Лучше бы доктор Слаба не узнал меня!

Наконец он встал, открыл дверь и крикнул в прихожую:

— Катл!

В доме царил строгий порядок — служанка немедленно явилась; доктор, стоя в дверях, отдал распоряжение и принялся расхаживать по комнате, чуть слышно насвистывая, словно забыв о моем существовании; остановившись у клетки с черным дроздом, он покормил его червяками.

Все это действовало на меня столь угнетающе, что я не отваживался даже встать или сесть, но прежде чем решимость вернулась ко мне, вошла Катл, старая угловатая служанка с «грудью-брюшком» — если определять с точки зрения моей науки о насекомых, — неся большой фаянсовый кувшин для умывания с ледяной водой, набранной из речки.

Благодатное воздействие ее я тотчас почувствовал на больных ногах.

Доктор приподнял меня за плечо, насыпал в кувшин уксусно-кислого алюминия, сделал примочки и перевязку. Остаток порошка он завернул в бумагу и подал мне со словами:

— То же самое делайте дома!

Это была самая длинная фраза, которую он произнес, обращаясь ко мне.

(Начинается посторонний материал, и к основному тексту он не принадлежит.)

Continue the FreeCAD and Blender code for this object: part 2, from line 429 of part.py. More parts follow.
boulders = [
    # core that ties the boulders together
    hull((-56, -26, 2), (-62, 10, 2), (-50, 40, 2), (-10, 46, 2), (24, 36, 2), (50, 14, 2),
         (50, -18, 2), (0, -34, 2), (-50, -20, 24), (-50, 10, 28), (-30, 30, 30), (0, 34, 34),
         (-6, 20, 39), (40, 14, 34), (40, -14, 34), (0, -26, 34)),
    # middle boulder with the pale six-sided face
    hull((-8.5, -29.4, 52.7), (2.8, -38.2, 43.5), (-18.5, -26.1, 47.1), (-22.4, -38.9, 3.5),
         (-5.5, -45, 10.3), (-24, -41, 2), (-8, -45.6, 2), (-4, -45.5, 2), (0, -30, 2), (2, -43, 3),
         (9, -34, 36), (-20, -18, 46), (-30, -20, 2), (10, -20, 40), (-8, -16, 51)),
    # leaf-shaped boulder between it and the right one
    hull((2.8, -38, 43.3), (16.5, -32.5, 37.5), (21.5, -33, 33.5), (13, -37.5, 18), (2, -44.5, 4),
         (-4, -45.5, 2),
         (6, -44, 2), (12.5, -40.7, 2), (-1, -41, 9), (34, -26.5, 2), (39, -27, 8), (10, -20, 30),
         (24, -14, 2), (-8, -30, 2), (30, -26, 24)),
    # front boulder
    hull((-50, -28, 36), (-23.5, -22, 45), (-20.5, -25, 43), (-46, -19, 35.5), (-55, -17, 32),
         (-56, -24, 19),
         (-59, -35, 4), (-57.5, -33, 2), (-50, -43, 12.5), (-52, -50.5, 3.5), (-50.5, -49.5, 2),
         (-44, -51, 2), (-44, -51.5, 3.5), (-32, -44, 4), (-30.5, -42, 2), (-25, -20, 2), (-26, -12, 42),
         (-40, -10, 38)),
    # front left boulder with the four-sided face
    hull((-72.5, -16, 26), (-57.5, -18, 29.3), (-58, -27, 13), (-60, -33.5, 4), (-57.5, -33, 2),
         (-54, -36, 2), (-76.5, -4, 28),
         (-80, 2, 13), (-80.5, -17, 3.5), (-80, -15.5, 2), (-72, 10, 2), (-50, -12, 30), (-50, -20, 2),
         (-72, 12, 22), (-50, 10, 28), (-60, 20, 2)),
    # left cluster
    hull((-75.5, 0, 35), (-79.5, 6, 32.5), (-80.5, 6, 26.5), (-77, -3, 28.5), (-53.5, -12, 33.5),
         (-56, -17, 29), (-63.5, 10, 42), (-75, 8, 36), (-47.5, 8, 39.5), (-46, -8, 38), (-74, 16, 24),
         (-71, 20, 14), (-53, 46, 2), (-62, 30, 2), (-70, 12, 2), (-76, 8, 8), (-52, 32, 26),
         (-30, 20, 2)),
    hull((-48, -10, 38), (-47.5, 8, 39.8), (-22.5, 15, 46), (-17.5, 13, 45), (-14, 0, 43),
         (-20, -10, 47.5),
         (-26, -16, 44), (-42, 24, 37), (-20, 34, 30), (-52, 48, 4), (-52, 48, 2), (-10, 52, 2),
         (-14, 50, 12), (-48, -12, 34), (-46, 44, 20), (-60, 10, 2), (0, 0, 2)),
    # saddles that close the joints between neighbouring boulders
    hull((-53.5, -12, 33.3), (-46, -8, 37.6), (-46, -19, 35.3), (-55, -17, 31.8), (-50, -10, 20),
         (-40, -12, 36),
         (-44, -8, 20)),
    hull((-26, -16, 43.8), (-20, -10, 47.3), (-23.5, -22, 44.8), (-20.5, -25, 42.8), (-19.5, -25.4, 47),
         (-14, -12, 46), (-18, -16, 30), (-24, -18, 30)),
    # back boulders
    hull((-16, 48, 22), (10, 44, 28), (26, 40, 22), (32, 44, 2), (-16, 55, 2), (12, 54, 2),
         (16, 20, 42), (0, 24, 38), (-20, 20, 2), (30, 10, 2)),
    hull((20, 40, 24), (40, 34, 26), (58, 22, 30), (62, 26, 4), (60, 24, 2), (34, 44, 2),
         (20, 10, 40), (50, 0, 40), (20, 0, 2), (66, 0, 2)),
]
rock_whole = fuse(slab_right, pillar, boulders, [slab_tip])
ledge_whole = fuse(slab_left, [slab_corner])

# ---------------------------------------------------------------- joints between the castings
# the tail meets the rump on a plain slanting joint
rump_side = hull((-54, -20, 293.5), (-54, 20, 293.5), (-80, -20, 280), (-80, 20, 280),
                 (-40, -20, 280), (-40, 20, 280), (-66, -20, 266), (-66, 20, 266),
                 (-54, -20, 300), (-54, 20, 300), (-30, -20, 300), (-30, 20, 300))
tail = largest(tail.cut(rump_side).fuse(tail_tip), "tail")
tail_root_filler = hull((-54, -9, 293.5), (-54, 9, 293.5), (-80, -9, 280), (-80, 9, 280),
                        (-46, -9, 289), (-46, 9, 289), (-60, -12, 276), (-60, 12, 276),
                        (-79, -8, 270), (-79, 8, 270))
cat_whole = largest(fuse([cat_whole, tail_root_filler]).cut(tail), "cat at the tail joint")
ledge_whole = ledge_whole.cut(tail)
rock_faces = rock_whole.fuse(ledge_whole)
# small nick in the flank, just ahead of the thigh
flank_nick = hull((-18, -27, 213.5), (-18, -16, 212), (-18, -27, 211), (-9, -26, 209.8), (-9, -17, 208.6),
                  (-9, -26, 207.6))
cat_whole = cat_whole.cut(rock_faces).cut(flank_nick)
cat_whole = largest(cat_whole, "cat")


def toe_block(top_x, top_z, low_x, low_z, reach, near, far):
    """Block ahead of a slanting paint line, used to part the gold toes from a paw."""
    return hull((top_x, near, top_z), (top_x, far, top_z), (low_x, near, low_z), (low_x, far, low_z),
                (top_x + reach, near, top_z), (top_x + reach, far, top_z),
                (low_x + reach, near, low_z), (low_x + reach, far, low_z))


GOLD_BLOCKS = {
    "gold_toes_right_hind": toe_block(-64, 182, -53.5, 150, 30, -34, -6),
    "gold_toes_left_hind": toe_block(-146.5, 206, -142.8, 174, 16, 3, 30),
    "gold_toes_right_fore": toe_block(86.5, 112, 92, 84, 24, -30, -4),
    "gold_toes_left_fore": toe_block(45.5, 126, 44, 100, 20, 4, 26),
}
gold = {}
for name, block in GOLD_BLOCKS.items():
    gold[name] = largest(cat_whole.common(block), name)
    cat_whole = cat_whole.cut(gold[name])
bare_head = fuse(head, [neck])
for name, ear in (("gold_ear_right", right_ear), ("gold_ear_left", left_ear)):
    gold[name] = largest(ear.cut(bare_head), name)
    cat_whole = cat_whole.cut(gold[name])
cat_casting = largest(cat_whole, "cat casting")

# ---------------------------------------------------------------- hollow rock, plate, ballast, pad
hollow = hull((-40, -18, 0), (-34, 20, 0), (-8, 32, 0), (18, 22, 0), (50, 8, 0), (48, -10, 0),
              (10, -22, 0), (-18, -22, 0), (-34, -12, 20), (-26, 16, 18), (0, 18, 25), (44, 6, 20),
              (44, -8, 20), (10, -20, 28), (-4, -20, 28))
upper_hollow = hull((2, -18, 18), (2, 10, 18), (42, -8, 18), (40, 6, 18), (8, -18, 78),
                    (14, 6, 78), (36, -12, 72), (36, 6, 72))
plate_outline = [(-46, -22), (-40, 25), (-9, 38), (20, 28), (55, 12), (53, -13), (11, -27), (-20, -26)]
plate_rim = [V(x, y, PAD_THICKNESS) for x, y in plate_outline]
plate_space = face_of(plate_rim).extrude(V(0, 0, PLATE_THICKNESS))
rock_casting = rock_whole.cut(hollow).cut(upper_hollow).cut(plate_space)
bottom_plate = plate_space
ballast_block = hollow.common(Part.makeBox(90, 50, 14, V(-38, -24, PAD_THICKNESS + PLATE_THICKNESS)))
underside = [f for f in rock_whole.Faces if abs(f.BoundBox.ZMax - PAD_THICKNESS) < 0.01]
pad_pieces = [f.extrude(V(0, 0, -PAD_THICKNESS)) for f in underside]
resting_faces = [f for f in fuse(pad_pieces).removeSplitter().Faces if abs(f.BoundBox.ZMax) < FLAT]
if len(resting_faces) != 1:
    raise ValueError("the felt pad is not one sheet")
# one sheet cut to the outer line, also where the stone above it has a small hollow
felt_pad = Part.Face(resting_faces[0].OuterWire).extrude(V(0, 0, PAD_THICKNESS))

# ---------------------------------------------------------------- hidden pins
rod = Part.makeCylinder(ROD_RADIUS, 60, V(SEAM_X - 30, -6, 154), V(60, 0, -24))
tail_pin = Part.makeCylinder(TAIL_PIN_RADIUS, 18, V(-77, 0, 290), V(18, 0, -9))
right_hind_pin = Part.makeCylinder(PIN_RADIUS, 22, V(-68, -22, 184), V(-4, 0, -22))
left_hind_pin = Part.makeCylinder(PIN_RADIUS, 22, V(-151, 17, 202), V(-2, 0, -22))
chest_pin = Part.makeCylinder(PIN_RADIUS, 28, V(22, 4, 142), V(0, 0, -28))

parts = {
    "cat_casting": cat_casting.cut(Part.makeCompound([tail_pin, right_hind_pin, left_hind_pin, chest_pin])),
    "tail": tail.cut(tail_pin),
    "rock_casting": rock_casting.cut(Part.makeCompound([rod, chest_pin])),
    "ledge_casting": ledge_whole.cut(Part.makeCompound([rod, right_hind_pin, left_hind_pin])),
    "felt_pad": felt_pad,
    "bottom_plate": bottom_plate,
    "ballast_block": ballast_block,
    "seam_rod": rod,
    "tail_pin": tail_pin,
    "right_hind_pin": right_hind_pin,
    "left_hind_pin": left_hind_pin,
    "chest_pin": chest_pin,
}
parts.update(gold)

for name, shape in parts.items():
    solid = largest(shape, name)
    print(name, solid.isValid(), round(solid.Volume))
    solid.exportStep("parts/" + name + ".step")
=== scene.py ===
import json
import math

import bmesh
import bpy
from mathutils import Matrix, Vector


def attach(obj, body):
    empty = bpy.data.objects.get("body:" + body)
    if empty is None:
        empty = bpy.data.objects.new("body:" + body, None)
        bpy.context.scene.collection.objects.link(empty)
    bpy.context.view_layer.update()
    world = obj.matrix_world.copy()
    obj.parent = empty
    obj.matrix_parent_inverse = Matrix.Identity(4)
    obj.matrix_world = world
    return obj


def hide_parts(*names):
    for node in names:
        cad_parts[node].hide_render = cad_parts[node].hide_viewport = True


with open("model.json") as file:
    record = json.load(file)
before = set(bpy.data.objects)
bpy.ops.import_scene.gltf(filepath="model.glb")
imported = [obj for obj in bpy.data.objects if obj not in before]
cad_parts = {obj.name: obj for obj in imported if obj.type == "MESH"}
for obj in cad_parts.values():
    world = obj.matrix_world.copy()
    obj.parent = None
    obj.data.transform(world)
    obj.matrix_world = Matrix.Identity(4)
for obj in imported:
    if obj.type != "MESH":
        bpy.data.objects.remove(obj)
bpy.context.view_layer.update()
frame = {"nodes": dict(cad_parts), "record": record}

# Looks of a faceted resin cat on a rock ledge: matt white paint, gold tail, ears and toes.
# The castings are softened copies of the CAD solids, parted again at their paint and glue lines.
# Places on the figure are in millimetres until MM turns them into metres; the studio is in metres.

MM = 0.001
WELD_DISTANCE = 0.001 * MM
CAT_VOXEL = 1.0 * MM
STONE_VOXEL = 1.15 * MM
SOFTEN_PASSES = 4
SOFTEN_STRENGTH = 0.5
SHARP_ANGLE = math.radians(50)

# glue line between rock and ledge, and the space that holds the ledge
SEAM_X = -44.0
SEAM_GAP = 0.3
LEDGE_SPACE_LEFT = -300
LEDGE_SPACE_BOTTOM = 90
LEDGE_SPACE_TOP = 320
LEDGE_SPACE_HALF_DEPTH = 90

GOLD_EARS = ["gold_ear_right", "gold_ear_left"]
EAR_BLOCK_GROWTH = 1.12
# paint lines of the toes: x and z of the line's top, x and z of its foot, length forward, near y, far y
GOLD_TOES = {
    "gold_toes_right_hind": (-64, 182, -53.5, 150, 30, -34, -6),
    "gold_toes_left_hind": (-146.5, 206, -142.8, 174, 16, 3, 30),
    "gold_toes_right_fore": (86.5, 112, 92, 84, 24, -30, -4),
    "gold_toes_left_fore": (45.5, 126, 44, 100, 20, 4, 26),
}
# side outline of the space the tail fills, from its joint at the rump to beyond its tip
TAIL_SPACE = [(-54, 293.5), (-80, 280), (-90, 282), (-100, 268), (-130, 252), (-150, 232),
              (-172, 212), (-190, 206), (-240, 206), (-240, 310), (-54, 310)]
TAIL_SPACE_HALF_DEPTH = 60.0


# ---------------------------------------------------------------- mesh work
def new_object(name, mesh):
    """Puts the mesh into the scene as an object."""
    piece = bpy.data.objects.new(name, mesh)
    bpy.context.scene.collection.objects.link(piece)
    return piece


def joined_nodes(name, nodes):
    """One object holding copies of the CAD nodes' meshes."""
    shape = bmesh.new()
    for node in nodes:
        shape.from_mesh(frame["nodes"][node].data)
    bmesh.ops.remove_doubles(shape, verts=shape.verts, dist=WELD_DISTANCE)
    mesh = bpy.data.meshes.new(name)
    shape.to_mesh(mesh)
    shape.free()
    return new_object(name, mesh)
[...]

На вопрос, сколько я должен, доктор все так же презрительно махнул рукой и повернулся ко мне спиной; распахнув задрапированные зеленой тканью дверцы книжного шкафа, он что-то вынул оттуда и в раздражении швырнул на стол — по его поверхности с шелестом рассыпалась совершенно новенькая колода карт для игры в тарок. Точно таким же образом на столе появились две дощечки и мел, после чего Слаба подал мне знак сесть напротив.

Я молча повиновался, приняв его способ общения. Он испытующе посмотрел на меня, вздохнул и, не обговорив условий — словно мы только вчера сыграли последнюю партию, — перетасовал колоду; сдача выпала ему — он дал мне снять, раздал карты, и началась партия тарока, самая примечательная в моей жизни.

Ей суждено было остаться недоигранной.

Даже первая взятка не состоялась. Когда я сделал снос, партнер не последовал моему примеру; он несколько раз испытующе взглянул на меня, но потом разложил карты веером на столе и, усилием воли растопив лед в голосе, произнес:

— Не думайте, что я не узнал вас, пан профессор, ведь я прекрасно помню наши партии в карты несколько лет назад.

Он помолчал, разглядывая кончики ногтей, и тихо добавил:

— Десять лет назад!

Что касается меня, то я с большим удовольствием сыграл бы, и не только потому, что мне пришли хорошие карты. Я нетерпеливо переставлял их по мастям с помощью большого пальца, как всякий виртуоз тарока, но доктор не соблазнился.

Напротив, собрав свои карты, он хлопнул ими по столу, и мне не оставалось ничего другого, как сделать то же самое.

Затем доктор Слаба громко и почти торжественно сказал:

— Я кое-что сообщу вам, пан профессор, с этой целью я и привел вас сюда: Юленька не была мне ни женой, ни любовницей, я даже пальцем до нее не дотронулся — в эротическом смысле.

— Но, пан доктор... — воскликнул я, ошеломленный не столько смыслом сказанного, сколько тем, что он завел разговор о Юленьке. Вид у меня наверняка был глупейший.

— Вы не желаете меня выслушать? — раздраженно отозвался доктор. — Конечно, вы вправе заявить, что вас это вовсе не касается, ну и что? Вы вынудили меня принять вас — я заставлю вас выслушать мою исповедь. Конечно, я мог бы отказать вам, что и собирался сделать в первую минуту. Но уверяю вас: мое признание гораздо мучительнее для меня, чем для вас, и в какой-то мере оно намного болезненнее смазывания йодом открытой раны, но, поверьте, мне оно более необходимо, чем мое лечение — вам. А посему прошу вас: выслушайте меня — пусть хоть один из свидетелей того страшного вечера узнает, как обстояло дело в действительности. Я всегда придерживался мнения, что каждый порядочный мужчина отвечает лишь перед судом собственной совести и никому не обязан давать отчет в своих поступках, но...

Доктор Слаба явно растерялся, правая рука его нервно постукивала мелом о доску.